In other words, like the seemingly immortal curse of the postmodern vamp, they suck.

But if you can get past them, maybe you’ll catch a glimpse of what the post-postmodern vamp film will one day look like – ambitious, thought-provoking, challenging, and naturally scary.

3 comments :

  1. The Ball & Chain said...

    As the recommender of The Hamiltons I feel compelled to defend the twins. I've found it interesting that you and I had such different reactions to them--I adored them, particularly Darlene, for reasons I'll describe below.

    I have two counter arguments to your critique of the twins. You say that they are a) postmodern and b) that the postmodern vampire is a stale formula that "panders to the lowest common vampire film-viewing denominator."

    I actually don't find the twins to be postmodern in the sense you've described. If the filmmakers are pandering to anything, it's the classical idea of the vampire as "sexually lecherous and morally antagonistic." That's straight out of the Victorian tradition of vampires as sexually transgressive bogeymen a la the lesbian Carmilla Karnstein and Lord Ruthven, Varney, Dracula et al, male seducers of the virgin female. Darlene's hair, makeup and dress in the dinner scene were old fashioned and brought to mind these "old school" vampires.

    What I do find postmodern about the twins is that they, and in particular the female twin, are not killed for their aberrant sexuality. Darlene thus joins the very sparse ranks of sexually aggressive female horror film characters--or any genre outside of porn, for that matter--that aren't punished for their "sins." Actually, can you think of another one? Off the top of my head, I can't. And to me that's ballsy and progressive, not pandering in the least. Also postmodern was how they upped the ante on the sex for a modern audience--instead of just biting into the neck of a chaste Victorian virgin as symbolism for sexual penetration, they give us incestuous debauchery on a platter. Which, having cut my teeth on V.C. Andrews' heaving bosomed incest "victims" as a young girl, I did find OMG HOTT! If I had a brother who looked like Wendell I'd kill chicks and make out with him over their bloody corpses, too. Who wants to look at ugly people in a movie? I can get all my ugly needs met just walking down the street.

    The second of your critiques I disagree with is that the postmodern vampire is a stale formula. This is purely a matter of personal taste. I don't find the formula stale at all--I can't get enough of it.

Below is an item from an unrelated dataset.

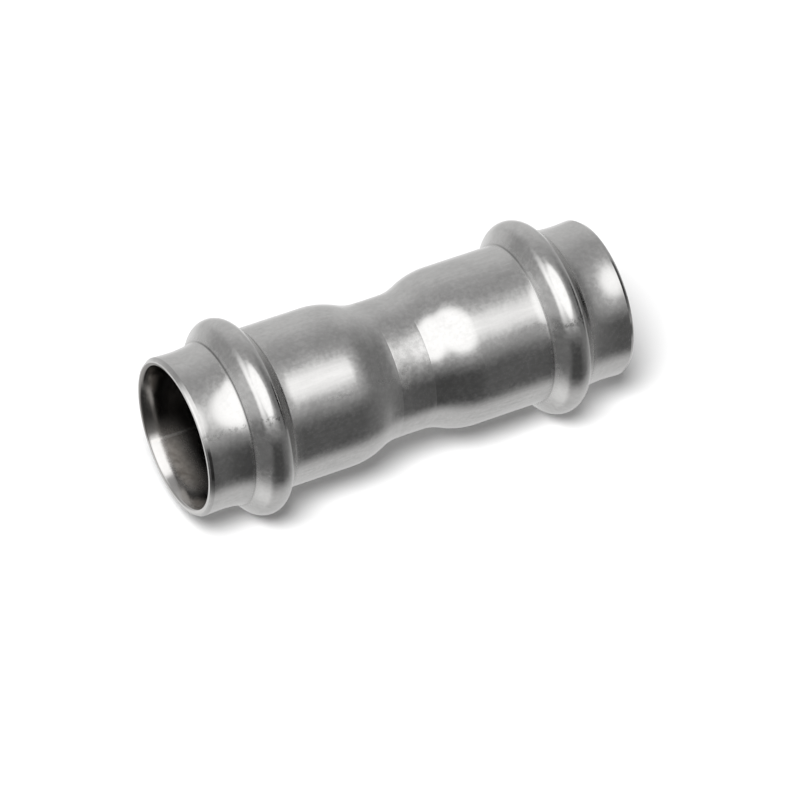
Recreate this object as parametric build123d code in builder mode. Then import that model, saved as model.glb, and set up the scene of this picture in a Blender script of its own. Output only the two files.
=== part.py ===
"""Straight press coupling: one formed steel tube with two sockets, and a rubber ring in each bead.

The axis is Z. The lower mouth lies at z = 0 and the upper mouth at z = overall_length.
Lengths are in millimetres and angles in degrees.
"""
import os
from math import acos, cos, degrees, radians, tan

from build123d import *

# Tube that the sockets take
tube_diameter = 15.0
socket_clearance = 0.15  # radial gap between the tube and the socket's wall

# Sheet thickness
barrel_wall = 1.2  # barrels, necks and waist
lip_wall = 0.955  # at the corner of the lip's hollow, which its large radius then fills by 0.09
crest_wall = 1.07  # thinned over the top of the bead

# Seal ring
seal_cord = 2.2
seal_clearance = 0.05  # radial gap between the ring and the tube before pressing
seal_gap = 0.03  # gap all round between the ring and its groove

# Bead, outside
bead_setback = 7.57  # mouth to the middle of the bead
bead_crest_radius = 1.65
bead_flank_slope = 54.0  # measured from the axis
bead_foot_radius = 0.55

# Lip, outside: two slight cones that open to the mouth and to the bead, blended into one hollow
lip_hollow_depth = 2.8  # mouth to where the cones meet
lip_mouth_slope = 3.5  # measured from the axis
lip_bead_slope = 7.0  # measured from the axis
lip_hollow_radius = 22.0

# Barrel's flare at the bead, outside
flare_depth = 3.15  # middle of the bead to the start of the flare
flare_slope = 8.0  # measured from the axis
flare_radius = 9.5

# Groove, inside the bead
groove_flank_slope = 68.0  # measured from the axis
groove_edge_radius = 0.6

# Mouth
lead_in = 0.33  # how far the bevel opens the bore, radially
lead_in_depth = 1.0
rim_chamfer = 0.4  # length of the bevel on the lip's outer edge, along the axis
rim_slope = 35.0  # measured from the axis

# Barrel, neck and waist
barrel_length = 10.33  # middle of the bead to the start of the neck
neck_length = 6.2
neck_waist_share = 0.43  # share of the neck that curves outwards from the waist
stop_step = 1.35  # how far the waist closes in on the bore, as the tube's stop
waist_length = 2.6

# Radii that follow from the tube, the ring and the walls
socket_radius = tube_diameter / 2 + socket_clearance
lip_radius = socket_radius + lip_wall
barrel_radius = socket_radius + barrel_wall
waist_bore_radius = socket_radius - stop_step
seal_centre_radius = tube_diameter / 2 + seal_clearance + seal_cord / 2
groove_radius = seal_cord / 2 + seal_gap
bead_radius = seal_centre_radius + groove_radius + crest_wall

# Heights above the fitting's middle, where the sections are drawn
waist_top = waist_length / 2
neck_top = waist_top + neck_length
bead_height = neck_top + barrel_length
mouth_height = bead_height + bead_setback
overall_length = 2 * mouth_height

# The neck is two tangent arcs that turn by the same angle, one on the waist and one on the barrel
neck_radius_sum = (neck_length**2 + stop_step**2) / (2 * stop_step)
neck_angle = degrees(acos(1 - stop_step / neck_radius_sum))
waist_arc_radius = neck_waist_share * neck_radius_sum
barrel_arc_radius = neck_radius_sum - waist_arc_radius


def crossing(start, slope, other, other_slope):
    """Corner where a sloping line through start meets a sloping line through other.

    A point is (radius, height), and a positive slope widens upwards.
    """
    rise = tan(radians(slope))
    other_rise = tan(radians(other_slope))
    gap = other[0] - start[0] + rise * start[1] - other_rise * other[1]
    height = gap / (rise - other_rise)
    return (start[0] + rise * (height - start[1]), height)


def ridge_apex(centre_radius, crest_radius, slope):
    """Point above bead_height where the flanks of a round-topped ridge would meet.

    The flanks are tangent to a crest arc about centre_radius.
    """
    return (centre_radius + crest_radius / cos(radians(slope)), bead_height)


def neck(start, barrel_arc, waist_arc):
    """Draw the neck's two arcs inwards and down from start, a point on the barrel."""
    shoulder = JernArc(start, (0, -1), barrel_arc, -neck_angle)
    return JernArc(shoulder @ 1, shoulder % 1, waist_arc, neck_angle)


# Body
mouth_edge = (socket_radius + lead_in, mouth_height)
lip_hollow = (lip_radius, mouth_height - lip_hollow_depth)
lip_edge = crossing(lip_hollow, lip_mouth_slope, (0, mouth_height - rim_chamfer), 90)
rim_edge = crossing(lip_edge, -rim_slope, (0, mouth_height), 90)
bead_apex = ridge_apex(bead_radius - bead_crest_radius, bead_crest_radius, bead_flank_slope)
lip_foot = crossing(bead_apex, -bead_flank_slope, lip_hollow, -lip_bead_slope)
flare_start = (barrel_radius, bead_height - flare_depth)
barrel_foot = crossing(bead_apex, bead_flank_slope, flare_start, flare_slope)
groove_apex = ridge_apex(seal_centre_radius, groove_radius, groove_flank_slope)
bore = (socket_radius, bead_height)
with BuildPart() as body:
    with BuildSketch(Plane.XZ.shift_origin((0, 0, mouth_height))):
        with BuildLine():
            outside = FilletPolyline(
                mouth_edge,
                rim_edge,
                lip_edge,
                lip_hollow,
                lip_foot,
                bead_apex,
                barrel_foot,
                flare_start,
                (barrel_radius, neck_top),
                radius=[
                    0,
                    0,
                    lip_hollow_radius,
                    bead_foot_radius,
                    bead_crest_radius,
                    bead_foot_radius,
                    flare_radius,
                ],
            )
            outer_neck = neck(outside @ 1, barrel_arc_radius, waist_arc_radius)
            inside = FilletPolyline(
                mouth_edge,
                (socket_radius, mouth_height - lead_in_depth),
                crossing(groove_apex, -groove_flank_slope, bore, 0),
                groove_apex,
                crossing(groove_apex, groove_flank_slope, bore, 0),
                (socket_radius, neck_top),
                radius=[0, groove_edge_radius, groove_radius, groove_edge_radius],
            )
            inner_neck = neck(
                inside @ 1, barrel_arc_radius - barrel_wall, waist_arc_radius + barrel_wall
            )
            Line(outer_neck @ 1, (waist_bore_radius + barrel_wall, 0))
            Line(inner_neck @ 1, (waist_bore_radius, 0))
            mirror(about=Plane.XZ)
        make_face()
    revolve(axis=Axis.Z)
body.part.label = "body"
os.makedirs("parts", exist_ok=True)
export_step(body.part, "parts/body.step")

# Seal rings
seal_heights = {
    "lower_seal": bead_setback,
    "upper_seal": overall_length - bead_setback,
}
for name, height in seal_heights.items():
    with BuildPart() as seal:
        with BuildSketch(Plane.XZ):
            with Locations((seal_centre_radius, height)):
                Circle(seal_cord / 2)
        revolve(axis=Axis.Z)
    seal.part.label = name
    export_step(seal.part, f"parts/{name}.step")
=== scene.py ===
from math import acos, ceil, cos, degrees, pi, radians, sin, tan

import bpy
from mathutils import Matrix, Vector


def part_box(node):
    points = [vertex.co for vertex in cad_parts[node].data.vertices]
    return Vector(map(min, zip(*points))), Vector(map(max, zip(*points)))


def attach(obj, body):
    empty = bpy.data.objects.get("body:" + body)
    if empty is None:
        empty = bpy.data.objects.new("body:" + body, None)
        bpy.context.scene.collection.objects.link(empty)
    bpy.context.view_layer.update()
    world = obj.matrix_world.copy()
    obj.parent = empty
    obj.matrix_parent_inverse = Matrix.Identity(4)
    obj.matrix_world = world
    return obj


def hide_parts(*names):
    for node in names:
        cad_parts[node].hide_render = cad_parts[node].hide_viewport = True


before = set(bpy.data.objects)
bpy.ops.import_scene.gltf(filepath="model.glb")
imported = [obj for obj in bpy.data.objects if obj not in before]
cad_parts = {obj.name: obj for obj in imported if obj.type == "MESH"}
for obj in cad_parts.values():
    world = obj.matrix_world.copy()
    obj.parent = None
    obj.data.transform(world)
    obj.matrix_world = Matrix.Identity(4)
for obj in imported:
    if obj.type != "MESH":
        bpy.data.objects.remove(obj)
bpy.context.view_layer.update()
scene = bpy.context.scene
scene.view_settings.view_transform = "Standard"

# Sizes that the CAD parts in model.glb give, in millimetres
MM = 0.001
body_low, body_high = (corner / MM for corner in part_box("body"))
overall_length = body_high.z - body_low.z
middle_height = overall_length / 2
bead_radius = body_high.y
seal_low, seal_high = (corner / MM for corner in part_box("lower_seal"))
bead_height = (seal_low.z + seal_high.z) / 2
seal_cord = seal_high.z - seal_low.z
seal_centre = seal_high.y - seal_cord / 2

# Where the CAD body's walls are probed, in millimetres
RIM_PROBE = 0.005
HOLLOW_PROBE = 2.1
BARREL_PROBE = 14
PROBE_ASIDE = 0.001
PROBE_FAR = 1000


def wall_at(height):
    """Inner and outer radius of the CAD body at a height, found by a ray each way along X."""
    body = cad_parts["body"]
    from_axis = (0, PROBE_ASIDE * MM, height * MM)
    from_far = (PROBE_FAR * MM, PROBE_ASIDE * MM, height * MM)
    _, inner, _, _ = body.ray_cast(from_axis, (1, 0, 0))
    _, outer, _, _ = body.ray_cast(from_far, (-1, 0, 0))
    return inner.x / MM, outer.x / MM


mouth_bore, rim_edge_radius = wall_at(RIM_PROBE)
socket_radius, hollow_radius = wall_at(HOLLOW_PROBE)
_, barrel_radius = wall_at(BARREL_PROBE)
waist_bore, waist_radius = wall_at(middle_height)

# Sizes of the form, in millimetres, with heights from the lower mouth; slopes are in degrees
# from the axis
rim_chamfer = 0.45
rim_crest_share = 0.7
rim_corner_radius = 0.06
rim_inner_radius = 0.34
lip_hollow_height = 2.8
lip_hollow_radius = 14
lip_mouth_slope = 3
lip_bead_slope = 6
lip_rise_height = 4.5
lip_rise_radius = 6
lip_rise_slope = 16
lip_bore_squeeze = 0.08
lip_bore_end = 4.6
lip_bore_radius = 14
bead_crest_radius = 1.8
bead_mouth_slope = 49
bead_barrel_slope = 52
lip_foot_radius = 0.15
barrel_foot_radius = 0.3
flare_reach = 3.15
flare_slope = 3.5
flare_radius = 9.5
groove_slope = 68
groove_gap = 0.03
groove_edge_radius = 0.6
lead_in_height = 1.6
lead_in_radius = 5.5
neck_start = 17.9
neck_end = 24.1
neck_waist_share = 0.43
land_half_length = 1.95
land_hollow = 0.027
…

I don't even take it as a "formula" within the overall vampire film pantheon, I take it as a subgenre, one that I call vampire as superhero, or super anti-hero. They are superhumanly beautiful, sexual and powerful, impervious to death and decay, and they get to use cool weapons and get away with the kind of mayhem that would get an ordinary person locked up, key thrown out. What's not to like? Again, just a matter of personal taste.

    I've seen this debate framed as "scary vampires vs. sexy vampires." I like both, but I think it's helpful to consider them as two separate subgenres rather than formulas within the same genre. There are people who aren't into the kick flick subgenre of action pictures, and then there are the rabid fans. I think the same applies to the scary vs. sexy vampire.

    The sexy, postmodern vampire is a subspecies of vampire that holds massive appeal for its fans, which I count myself one. I think the appeal is the fetishization of the monster within. I can relate to the fuckup, the outsider, the creature with a black heart, and wrapping that up in the package of a hot young vampire in skintight leather (again, reminiscent of a superhero costume) feeds that part of my soul.

  2. John Dedeke said...

    I'm willing to go along with you on point the first, to a certain degree. While I didn't get a Victorian vibe from Darlene at all (unless we're talking about a modern girl aping Victorian trappings, which is, again, postmodern), I'd agree that the lack of "punishment" is progressive. That said, I get the feeling that this was more of a fortunate byproduct of the story being told rather than a key piece of the filmmakers' intent, but I'd probably need to watch it again in order to judge more accurately.

    I'll grant a greater value to the twins, but I still argue (from a position of fact) that they distract from the core of the film and (purely personal taste) that what they lend to it in exchange doesn't equal out. So I'm still left very impressed with the film, and I admire what it attempts to accomplish (and what it succeeds in accomplishing), but I'm still disappointed that it didn't teeter a little further away from what I'll call a visceral appeal and a little further toward an intellectual one.

  3. The Ball & Chain said...

    I can't say whether Darlene's lack of punishment was intentional, and honestly I hope it wasn't. I've been reading feminist horror film criticism lately (feel free to puke--I've been) and I'm really sick of reading gender issues into what I'm watching. I mean Jesus, sometimes a hatchet wound is just a hatchet wound, you know?

    I see where you're coming from with wanting the purely intellectual film untainted with the visceral, since we get plenty of visceral most of the time, and I think now I understand why you thought it was pandering. I guess I just like being pandered to. They're cute, especially the babies. Have you seen that little Hua Mei at the San Diego zoo? So adorable!